Raw data »
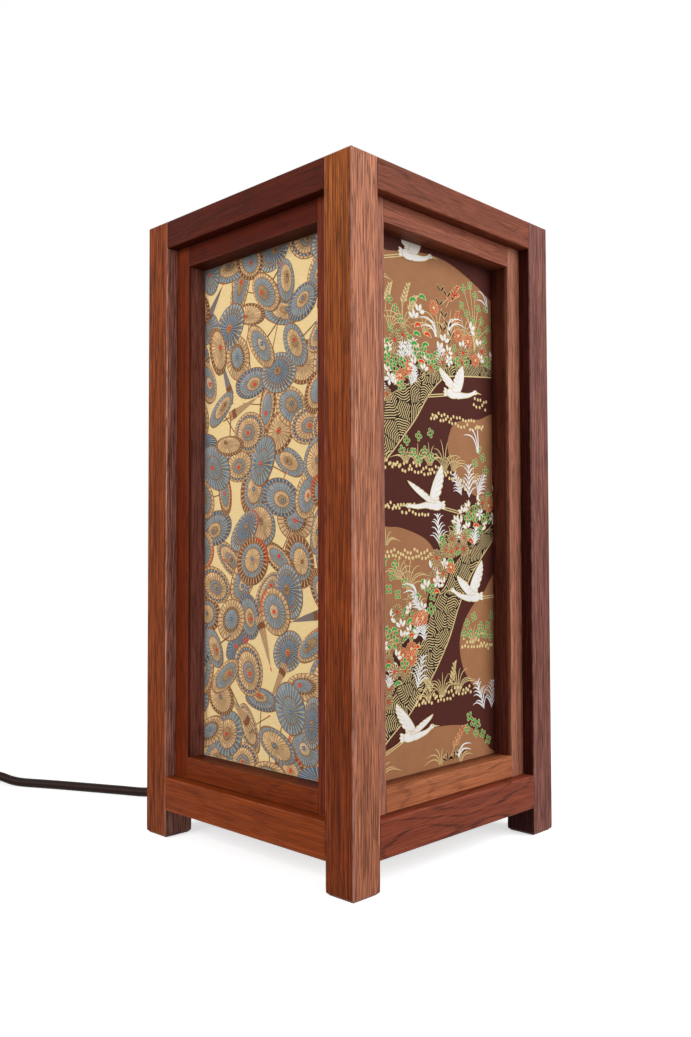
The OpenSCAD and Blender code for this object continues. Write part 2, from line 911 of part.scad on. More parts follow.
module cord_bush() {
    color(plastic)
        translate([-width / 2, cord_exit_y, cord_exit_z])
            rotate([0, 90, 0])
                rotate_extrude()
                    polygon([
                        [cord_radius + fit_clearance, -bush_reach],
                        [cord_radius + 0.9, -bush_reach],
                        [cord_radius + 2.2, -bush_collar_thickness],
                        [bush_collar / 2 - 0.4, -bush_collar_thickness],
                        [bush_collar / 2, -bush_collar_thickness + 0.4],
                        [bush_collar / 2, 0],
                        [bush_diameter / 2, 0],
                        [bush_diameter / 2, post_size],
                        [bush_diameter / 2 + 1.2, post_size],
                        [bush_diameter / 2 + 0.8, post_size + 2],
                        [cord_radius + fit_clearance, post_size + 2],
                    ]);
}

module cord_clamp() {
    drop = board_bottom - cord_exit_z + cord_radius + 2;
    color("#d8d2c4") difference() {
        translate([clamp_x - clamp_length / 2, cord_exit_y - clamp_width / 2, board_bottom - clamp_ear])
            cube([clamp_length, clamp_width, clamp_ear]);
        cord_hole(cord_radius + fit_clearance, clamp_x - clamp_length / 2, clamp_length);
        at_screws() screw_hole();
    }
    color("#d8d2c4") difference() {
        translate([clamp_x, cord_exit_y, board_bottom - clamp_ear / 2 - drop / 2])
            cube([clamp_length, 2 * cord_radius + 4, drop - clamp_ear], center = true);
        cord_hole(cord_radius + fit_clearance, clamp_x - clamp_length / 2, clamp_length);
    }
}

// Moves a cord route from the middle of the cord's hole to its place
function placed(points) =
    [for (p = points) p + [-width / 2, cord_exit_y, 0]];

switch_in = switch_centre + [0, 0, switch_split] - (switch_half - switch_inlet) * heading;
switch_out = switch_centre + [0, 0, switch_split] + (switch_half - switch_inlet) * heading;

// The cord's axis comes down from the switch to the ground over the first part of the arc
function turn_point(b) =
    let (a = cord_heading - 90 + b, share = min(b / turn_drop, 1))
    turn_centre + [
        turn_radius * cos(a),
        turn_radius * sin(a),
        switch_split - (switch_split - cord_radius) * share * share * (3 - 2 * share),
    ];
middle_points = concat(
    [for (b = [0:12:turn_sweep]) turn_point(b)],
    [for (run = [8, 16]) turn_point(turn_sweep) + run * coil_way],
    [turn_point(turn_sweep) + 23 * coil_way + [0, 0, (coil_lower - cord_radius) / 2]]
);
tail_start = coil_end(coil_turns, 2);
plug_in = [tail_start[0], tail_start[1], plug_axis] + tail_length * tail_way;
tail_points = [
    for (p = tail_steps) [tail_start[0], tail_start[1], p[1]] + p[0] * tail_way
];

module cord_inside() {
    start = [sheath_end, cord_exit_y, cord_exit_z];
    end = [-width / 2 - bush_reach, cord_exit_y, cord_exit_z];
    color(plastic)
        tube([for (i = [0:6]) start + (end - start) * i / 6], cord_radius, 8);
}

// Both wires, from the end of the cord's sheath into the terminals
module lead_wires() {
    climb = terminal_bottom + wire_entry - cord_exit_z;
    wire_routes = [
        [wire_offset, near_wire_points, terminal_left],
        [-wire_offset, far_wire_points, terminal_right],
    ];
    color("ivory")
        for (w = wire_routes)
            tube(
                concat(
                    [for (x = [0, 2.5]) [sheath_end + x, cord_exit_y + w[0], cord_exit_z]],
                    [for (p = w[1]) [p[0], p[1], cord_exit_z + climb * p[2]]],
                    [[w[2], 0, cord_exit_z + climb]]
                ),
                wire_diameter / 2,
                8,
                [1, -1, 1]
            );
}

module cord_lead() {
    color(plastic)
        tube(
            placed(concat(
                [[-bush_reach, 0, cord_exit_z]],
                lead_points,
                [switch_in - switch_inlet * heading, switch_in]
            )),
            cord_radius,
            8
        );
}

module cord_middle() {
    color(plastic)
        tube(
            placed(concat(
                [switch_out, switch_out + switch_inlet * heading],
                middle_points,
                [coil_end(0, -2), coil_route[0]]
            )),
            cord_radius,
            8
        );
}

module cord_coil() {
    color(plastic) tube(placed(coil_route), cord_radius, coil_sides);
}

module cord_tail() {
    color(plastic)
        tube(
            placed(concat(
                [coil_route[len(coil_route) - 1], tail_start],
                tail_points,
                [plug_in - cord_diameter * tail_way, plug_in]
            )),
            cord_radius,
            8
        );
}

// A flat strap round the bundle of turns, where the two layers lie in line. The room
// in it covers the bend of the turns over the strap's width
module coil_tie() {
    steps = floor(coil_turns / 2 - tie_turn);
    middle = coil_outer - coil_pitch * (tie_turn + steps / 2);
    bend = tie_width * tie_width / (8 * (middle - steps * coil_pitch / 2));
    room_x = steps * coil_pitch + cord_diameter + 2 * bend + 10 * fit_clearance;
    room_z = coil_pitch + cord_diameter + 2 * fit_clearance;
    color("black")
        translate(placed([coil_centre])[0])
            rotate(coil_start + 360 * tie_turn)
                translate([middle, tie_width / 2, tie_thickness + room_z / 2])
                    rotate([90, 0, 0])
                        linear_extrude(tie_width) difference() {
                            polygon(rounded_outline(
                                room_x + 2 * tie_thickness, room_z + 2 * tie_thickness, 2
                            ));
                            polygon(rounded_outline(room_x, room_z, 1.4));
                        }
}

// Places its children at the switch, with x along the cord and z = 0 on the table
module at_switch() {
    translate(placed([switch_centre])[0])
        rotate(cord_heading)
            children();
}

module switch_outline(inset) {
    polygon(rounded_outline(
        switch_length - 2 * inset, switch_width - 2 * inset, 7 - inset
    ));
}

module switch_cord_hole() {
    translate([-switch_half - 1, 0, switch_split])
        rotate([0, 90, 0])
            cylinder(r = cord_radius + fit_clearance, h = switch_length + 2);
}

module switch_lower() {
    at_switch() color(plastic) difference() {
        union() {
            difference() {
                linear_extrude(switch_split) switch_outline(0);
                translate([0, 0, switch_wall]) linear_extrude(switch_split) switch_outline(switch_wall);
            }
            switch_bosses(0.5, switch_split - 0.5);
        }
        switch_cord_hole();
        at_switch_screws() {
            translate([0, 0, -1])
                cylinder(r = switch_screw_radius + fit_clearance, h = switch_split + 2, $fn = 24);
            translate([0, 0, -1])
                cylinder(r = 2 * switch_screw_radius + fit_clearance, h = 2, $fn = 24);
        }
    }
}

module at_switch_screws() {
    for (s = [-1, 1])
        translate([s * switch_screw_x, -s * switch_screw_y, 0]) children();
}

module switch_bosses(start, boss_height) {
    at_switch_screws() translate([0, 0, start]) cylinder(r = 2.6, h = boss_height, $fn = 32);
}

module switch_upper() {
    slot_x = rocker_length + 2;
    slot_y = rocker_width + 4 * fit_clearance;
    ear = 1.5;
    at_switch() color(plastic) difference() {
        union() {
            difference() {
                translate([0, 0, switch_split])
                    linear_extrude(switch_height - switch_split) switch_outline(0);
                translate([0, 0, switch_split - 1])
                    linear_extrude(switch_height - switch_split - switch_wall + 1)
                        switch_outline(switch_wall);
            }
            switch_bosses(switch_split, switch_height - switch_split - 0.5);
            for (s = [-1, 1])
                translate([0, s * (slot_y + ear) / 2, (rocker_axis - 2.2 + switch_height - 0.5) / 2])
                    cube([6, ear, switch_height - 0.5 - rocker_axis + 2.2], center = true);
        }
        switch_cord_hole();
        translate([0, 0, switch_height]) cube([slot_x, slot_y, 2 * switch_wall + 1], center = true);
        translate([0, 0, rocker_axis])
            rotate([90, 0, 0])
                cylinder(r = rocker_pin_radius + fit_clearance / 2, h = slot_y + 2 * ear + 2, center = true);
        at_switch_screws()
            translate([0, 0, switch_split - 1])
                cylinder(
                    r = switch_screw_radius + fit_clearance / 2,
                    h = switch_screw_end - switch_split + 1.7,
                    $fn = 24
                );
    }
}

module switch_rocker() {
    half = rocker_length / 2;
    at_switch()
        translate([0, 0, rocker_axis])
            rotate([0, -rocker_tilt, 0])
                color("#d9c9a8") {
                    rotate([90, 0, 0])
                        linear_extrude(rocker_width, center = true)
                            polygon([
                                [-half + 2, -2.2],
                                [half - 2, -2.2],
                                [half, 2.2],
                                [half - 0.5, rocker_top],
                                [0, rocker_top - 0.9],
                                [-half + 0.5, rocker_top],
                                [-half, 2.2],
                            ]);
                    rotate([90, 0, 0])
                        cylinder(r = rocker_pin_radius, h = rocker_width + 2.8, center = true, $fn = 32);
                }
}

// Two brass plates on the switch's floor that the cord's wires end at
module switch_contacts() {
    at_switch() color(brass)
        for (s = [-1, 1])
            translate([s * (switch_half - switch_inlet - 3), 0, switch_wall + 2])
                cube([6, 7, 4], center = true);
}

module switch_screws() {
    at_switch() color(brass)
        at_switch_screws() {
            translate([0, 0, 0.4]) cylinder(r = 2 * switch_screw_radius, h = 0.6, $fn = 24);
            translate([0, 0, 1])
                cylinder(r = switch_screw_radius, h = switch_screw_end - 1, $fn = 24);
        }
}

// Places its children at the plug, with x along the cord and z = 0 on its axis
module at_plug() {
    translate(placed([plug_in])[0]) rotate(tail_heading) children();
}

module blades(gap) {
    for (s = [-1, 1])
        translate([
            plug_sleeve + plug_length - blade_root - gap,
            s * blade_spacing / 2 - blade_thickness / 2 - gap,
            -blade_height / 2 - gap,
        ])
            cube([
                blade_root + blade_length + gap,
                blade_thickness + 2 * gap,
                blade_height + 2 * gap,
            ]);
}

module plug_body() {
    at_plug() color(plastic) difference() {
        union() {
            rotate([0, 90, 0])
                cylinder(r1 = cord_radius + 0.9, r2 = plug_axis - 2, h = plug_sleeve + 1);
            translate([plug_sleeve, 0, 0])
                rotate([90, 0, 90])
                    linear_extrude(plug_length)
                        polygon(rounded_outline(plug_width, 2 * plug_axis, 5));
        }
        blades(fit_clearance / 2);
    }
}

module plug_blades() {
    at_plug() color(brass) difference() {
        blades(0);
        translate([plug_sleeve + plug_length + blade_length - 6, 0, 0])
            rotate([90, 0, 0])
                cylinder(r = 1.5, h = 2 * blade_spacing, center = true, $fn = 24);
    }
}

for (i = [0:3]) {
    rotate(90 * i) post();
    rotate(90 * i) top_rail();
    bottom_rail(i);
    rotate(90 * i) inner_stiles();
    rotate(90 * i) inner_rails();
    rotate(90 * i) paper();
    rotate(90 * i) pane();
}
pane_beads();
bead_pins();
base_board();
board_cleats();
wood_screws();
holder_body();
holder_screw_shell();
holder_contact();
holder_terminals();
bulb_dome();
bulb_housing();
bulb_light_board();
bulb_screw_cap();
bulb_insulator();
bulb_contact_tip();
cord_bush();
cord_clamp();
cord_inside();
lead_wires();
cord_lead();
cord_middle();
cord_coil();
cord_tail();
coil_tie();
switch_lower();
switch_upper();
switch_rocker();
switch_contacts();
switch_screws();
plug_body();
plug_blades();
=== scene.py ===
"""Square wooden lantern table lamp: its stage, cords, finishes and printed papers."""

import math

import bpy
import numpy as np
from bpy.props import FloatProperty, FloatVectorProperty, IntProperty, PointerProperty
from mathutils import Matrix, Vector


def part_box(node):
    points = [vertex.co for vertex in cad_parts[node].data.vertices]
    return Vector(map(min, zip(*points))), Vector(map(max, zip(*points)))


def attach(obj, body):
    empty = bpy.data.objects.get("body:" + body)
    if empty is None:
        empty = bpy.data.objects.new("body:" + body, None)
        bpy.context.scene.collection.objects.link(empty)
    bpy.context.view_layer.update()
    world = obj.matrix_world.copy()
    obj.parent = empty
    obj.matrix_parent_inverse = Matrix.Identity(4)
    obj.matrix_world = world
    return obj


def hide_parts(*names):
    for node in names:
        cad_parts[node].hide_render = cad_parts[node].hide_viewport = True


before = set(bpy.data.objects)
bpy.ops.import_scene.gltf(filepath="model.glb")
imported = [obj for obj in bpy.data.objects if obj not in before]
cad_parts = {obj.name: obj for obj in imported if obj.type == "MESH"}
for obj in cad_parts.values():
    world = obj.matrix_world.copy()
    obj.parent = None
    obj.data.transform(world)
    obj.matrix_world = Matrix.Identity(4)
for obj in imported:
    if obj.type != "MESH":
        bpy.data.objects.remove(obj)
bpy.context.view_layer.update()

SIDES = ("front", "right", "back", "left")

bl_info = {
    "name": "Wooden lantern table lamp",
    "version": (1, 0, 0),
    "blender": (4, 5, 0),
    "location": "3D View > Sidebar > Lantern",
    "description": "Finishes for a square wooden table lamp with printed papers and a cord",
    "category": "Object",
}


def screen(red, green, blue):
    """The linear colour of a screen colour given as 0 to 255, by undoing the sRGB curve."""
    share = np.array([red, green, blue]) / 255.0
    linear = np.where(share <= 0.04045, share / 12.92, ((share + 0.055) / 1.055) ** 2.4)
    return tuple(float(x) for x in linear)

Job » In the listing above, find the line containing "for (i = [0:3])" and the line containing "points = [vertex.co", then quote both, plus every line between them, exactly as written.

The response »
for (i = [0:3]) {
    rotate(90 * i) post();
    rotate(90 * i) top_rail();
    bottom_rail(i);
    rotate(90 * i) inner_stiles();
    rotate(90 * i) inner_rails();
    rotate(90 * i) paper();
    rotate(90 * i) pane();
}
pane_beads();
bead_pins();
base_board();
board_cleats();
wood_screws();
holder_body();
holder_screw_shell();
holder_contact();
holder_terminals();
bulb_dome();
bulb_housing();
bulb_light_board();
bulb_screw_cap();
bulb_insulator();
bulb_contact_tip();
cord_bush();
cord_clamp();
cord_inside();
lead_wires();
cord_lead();
cord_middle();
cord_coil();
cord_tail();
coil_tie();
switch_lower();
switch_upper();
switch_rocker();
switch_contacts();
switch_screws();
plug_body();
plug_blades();
=== scene.py ===
"""Square wooden lantern table lamp: its stage, cords, finishes and printed papers."""

import math

import bpy
import numpy as np
from bpy.props import FloatProperty, FloatVectorProperty, IntProperty, PointerProperty
from mathutils import Matrix, Vector


def part_box(node):
    points = [vertex.co for vertex in cad_parts[node].data.vertices]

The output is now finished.